Но увлечение театром было у Сашка скоропреходящим: он в театре сразу же и разочаровался. Коробка театральной сцены была слишком мала для тех идей и представлений, которые клокотали в буйной фантазии Сашка, театральное искусство никак не отвечало его замыслам, темпераменту и масштабам его мышления.
‹…› его фантазия требовала права на частые смены места действия, смены времени и смены самих актеров. Поэтика театральной драматургии — стремление к единству времени и места — связывала его, он не мог ее признать, отрицал ее. Он должен был иметь право на неограниченный простор для мысли и образов, в масштабе всего мира и всех временных дистанций, — он должен был иметь право на самое полное, самое широкое использование возможностей искусства преображения. Он жаждал иметь право на свободный монтаж — обусловленный и определяемый мировоззрением художника, замыслом произведения, его идеей, сюжетом, фабулой. Искусство монтажа, наиболее выдающимся мастером которого он вскоре стал, было заложено в самой натуре Сашка, ассоциативное мышление было его органической чертой, его — если хотите — нутром. Он так мыслил, он так рассказывал, и он широко применял ассоциативный монтаж в первых же своих киноработах — еще до того, как сам осознал, осмыслил и профессионально сформулировал это для себя.
Словом, увлекшись театром и сразу же разочаровавшись в нем, Сашко и нашел свое призвание. В театре он искал вовсе не театр, а именно кино, возможно, сразу сам этого и не почувствовав. Призвание сверкнуло перед ним неожиданно, вдруг — как открытие, как «откровение», как творческий взлет. И не удивительно, что первая, собственно, кинокартина, которую он создал, — «Сумка дипкурьера» — в своих художественных приемах пошла по самым вершинам киноискусства, используя формальные возможности экрана и найдя для этого наиболее кинематографический жанр приключенческого повествования, — с соответствующей архитектоникой, со всем арсеналом неожиданностей, тайн и раскрытий. То было «кинематографическое» кино, как бы намеренно противопоставленное театру: от театра в этой картине не осталось уже ничего. ‹…›
Известно, что для всех (кроме «Звенигоры») своих картин Довженко сам писал себе сценарии.
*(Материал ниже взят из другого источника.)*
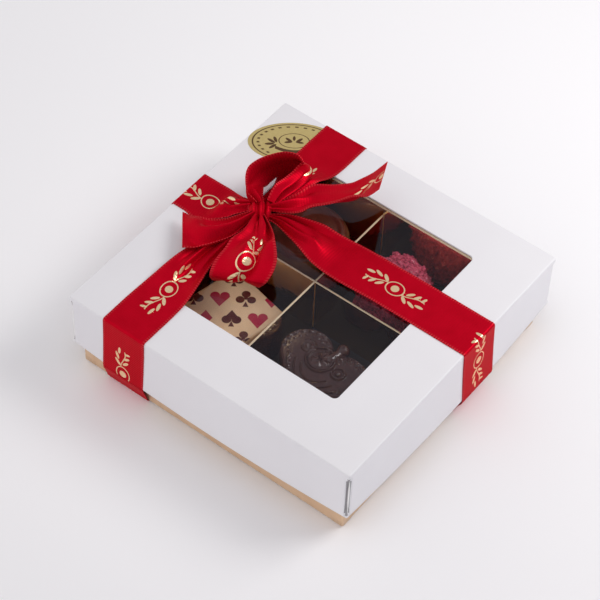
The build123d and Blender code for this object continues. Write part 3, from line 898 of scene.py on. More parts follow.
LOWER_LOOP = [
    ((-23.0, 5.4, 5.5), (-24.4, 2.9, 5.5)),
    ((-15.8, 0.2, 7.5), (-22.8, -4.9, 7.0)),
    ((-10.8, -4.6, 8.2), (-22.9, -13.4, 7.4)),
    ((-8.0, -8.2, 7.4), (-22.6, -18.2, 6.6)),
    ((-7.3, -11.2, 5.4), (-22.2, -20.6, 4.9)),
    ((-8.0, -13.3, 3.0), (-22.0, -21.0, 2.8)),
    ((-9.6, -13.3, 1.2), (-22.0, -19.6, 1.0)),
    ((-12.6, -8.9, 0.8), (-23.0, -13.3, 0.8)),
    ((-17.2, -2.0, 1.2), (-23.4, -4.8, 1.2)),
    ((-21.6, 3.6, 2.4), (-23.6, 1.7, 2.4)),
]
UPPER_LOOP = [
    ((-27.4, 7.1, 6.2), (-26.2, 8.6, 5.4)),
    ((-30.4, 5.8, 9.8), (-29.1, 11.4, 4.6)),
    ((-33.0, 7.2, 12.4), (-32.4, 15.2, 2.8)),
    ((-34.5, 10.6, 13.4), (-32.3, 16.8, 2.0)),
    ((-34.1, 14.9, 14.1), (-32.6, 19.4, 1.6)),
    ((-31.9, 18.9, 14.7), (-32.4, 22.4, 1.6)),
    ((-28.6, 22.8, 14.8), (-31.0, 25.9, 1.6)),
    ((-24.9, 24.9, 14.0), (-28.3, 28.2, 1.7)),
    ((-22.6, 25.2, 12.0), (-25.2, 28.4, 1.8)),
    ((-23.6, 22.7, 10.5), (-23.5, 25.4, 2.2)),
    ((-24.8, 18.2, 9.5), (-22.7, 20.5, 3.0)),
    ((-25.6, 13.8, 9.0), (-23.0, 14.6, 3.8)),
    ((-25.2, 10.0, 6.6), (-23.9, 10.6, 4.6)),
]
LEFT_TAIL = [
    ((-26.6, 4.4, 5.5), (-25.0, 3.3, 4.8)),
    ((-28.4, 1.5, 5.4), (-25.2, -0.7, 4.6)),
    ((-30.7, -2.4, 5.2), (-26.1, -5.8, 4.8)),
    ((-34.2, -5.2, 4.8), (-28.2, -10.5, 4.8)),
    ((-38.4, -6.7, 4.2), (-30.3, -14.7, 4.8)),
    ((-43.5, -7.2, 3.4), (-34.0, -18.8, 4.8)),
]
RIGHT_TAIL = [
    ((-24.5, 8.9, 5.4), (-22.9, 8.1, 4.8)),
    ((-22.0, 14.3, 5.5), (-17.6, 10.5, 5.5)),
    ((-18.6, 23.2, 4.8), (-11.8, 13.8, 8.0)),
    ((-12.7, 27.1, 5.8), (-6.2, 17.2, 11.0)),
    ((-8.2, 29.8, 7.5), (-2.5, 20.3, 13.0)),
    ((-6.7, 35.4, 9.0), (0.1, 23.5, 14.0)),
    ((-5.6, 41.6, 10.0), (1.0, 28.2, 14.0)),
]

# Where the ribbon goes over the lid's edges: the middle of its width, the way out of the box,
# the skirt wall's place in SKIRT_BOWS, and how far along that wall it is from -1 to 1.
ARMS = {
    "front": ((-29.5, 0.0), (0, -1), 0, -0.59),
    "right": ((0.0, 10.6), (1, 0), 1, 0.21),
    "back": ((-26.5, 0.0), (0, 1), 2, 0.53),
    "left": ((0.0, 3.4), (-1, 0), 3, -0.07),
}
EDGE_STRETCH = 11.0


def over_lid(cuts):
    """Cuts as an array, raised by the lid's height and lying just clear of the card."""
    return np.array(cuts) + [0, 0, LID_TOP + RIBBON_LIFT]


def edge_cuts(side, last_cut):
    """Cuts of an arm from where it lies flat, over the lid's edge on a quarter circle, and down
    the skirt at the wall's own bow. Its edges are in the order of last_cut's."""
    centre, way, wall, place = ARMS[side]
    out = np.array(way, dtype=float)
    across = np.array([-out[1], out[0]]) * (RIBBON_WIDTH / 2)
    if np.dot(np.array(last_cut[1])[:2] - np.array(last_cut[0])[:2], across) > 0:
        across = -across
    clear = RIBBON_THICK / 2 + 0.05
    path = [(HALF_LID - EDGE_STRETCH, LID_TOP + clear), (HALF_LID - 4.0, LID_TOP + clear)]
    path.append((HALF_LID - 1.4, LID_TOP + clear))
    bend = FOLD_RADIUS + clear
    for angle in np.linspace(0, math.pi / 2, 6):
        out_to = HALF_LID - FOLD_RADIUS + bend * math.sin(angle)
        path.append((out_to, LID_TOP - FOLD_RADIUS + bend * math.cos(angle)))
    depth = LID_TOP - LID_BOTTOM
    for down in (1.6, 3.5, 6.0, 9.0, 12.0, 15.0, 17.5, 19.8):
        bow = SKIRT_BOWS[wall] * (1 - place ** 2) * (down / depth) ** BOW_POWER
        path.append((HALF_LID + clear + bow, LID_TOP - down))
    cuts = []
    for reach, level in path:
        middle = out * reach + np.array(centre)
        cuts.append([[*(middle + across), level], [*(middle - across), level]])
    return np.array(cuts)


def smooth_cuts(cuts, step=0.55):
    """Cuts every step along the band: each edge is a Hermite curve through its points, whose
    slopes are the neighbouring runs' slopes weighted by the other run's length."""
    middles = cuts.mean(axis=1)
    gaps = np.linalg.norm(np.diff(middles, axis=0), axis=1)
    knots = np.concatenate([[0], np.cumsum(gaps)])
    runs = np.diff(cuts, axis=0) / gaps[:, None, None]
    slopes = np.concatenate([runs[:1], runs[-1:]])
    weight = (gaps[1:] / (gaps[:-1] + gaps[1:]))[:, None, None]
    inner = runs[:-1] * weight + runs[1:] * (1 - weight)
    slopes = np.concatenate([slopes[:1], inner, slopes[1:]])
    counts = np.maximum(2, np.ceil(gaps / step)).astype(int)
    parts = [np.linspace(a, b, n, endpoint=False) for a, b, n in zip(knots[:-1], knots[1:], counts)]
    places = np.concatenate(parts + [knots[-1:]])
    index = np.clip(np.searchsorted(knots, places, side="right") - 1, 0, len(gaps) - 1)
    gap = gaps[index][:, None, None]
    t = ((places - knots[index]) / gaps[index])[:, None, None]
    start = cuts[index]
    end = cuts[index + 1]
    rise = t * t * (3 - 2 * t)
    curve = start * (1 - rise) + end * rise
    return curve + slopes[index] * gap * t * (1 - t) ** 2 - slopes[index + 1] * gap * t * t * (1 - t)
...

Но любопытно, что своеобразные довженковские искания, а затем и оригинальные находки начались как раз с той единственной картины, для которой сценарий написал не сам Довженко, а другие авторы — Йогансен и Юртык, и Довженко поставил его «вверх ногами». ‹…›
Не готовенький сценарий получил Довженко от Йогансена и Юртыка, чтоб осталось только «воплотить» его на экране, — нет: Майк с Сашком ссорились — и появлялся эпизод; Майк с Сашком мирились — и возникал новый поворот сюжета; Майк с Сашком разругивались «навеки» — и рождались новый образ, новая трактовка, новое понимание самого замысла. Довженко, как известно, был отнюдь не податлив на чьи бы то ни было указания или подсказки, нетерпим к возражениям; Йогансен тоже, был упрям — не припомню, чтоб он когда-нибудь согласился с чужим толкованием, дал переубедить себя, если в чем-нибудь был убежден, и увидев фильм, Йогансен отказался от авторства как сценарист.
‹…› «открывался» Сашко легко и просто: он не давал себе труда внимательно разбираться в людях. Сашко воспринимал и оценивал людей по тому, как они относились к нему. Не раз и не два такая оценка окружающих подводила Сашка, иногда очень горько... ‹…›
Смолич Ю. Рассказ о непокое. М.: «Известия», 1971.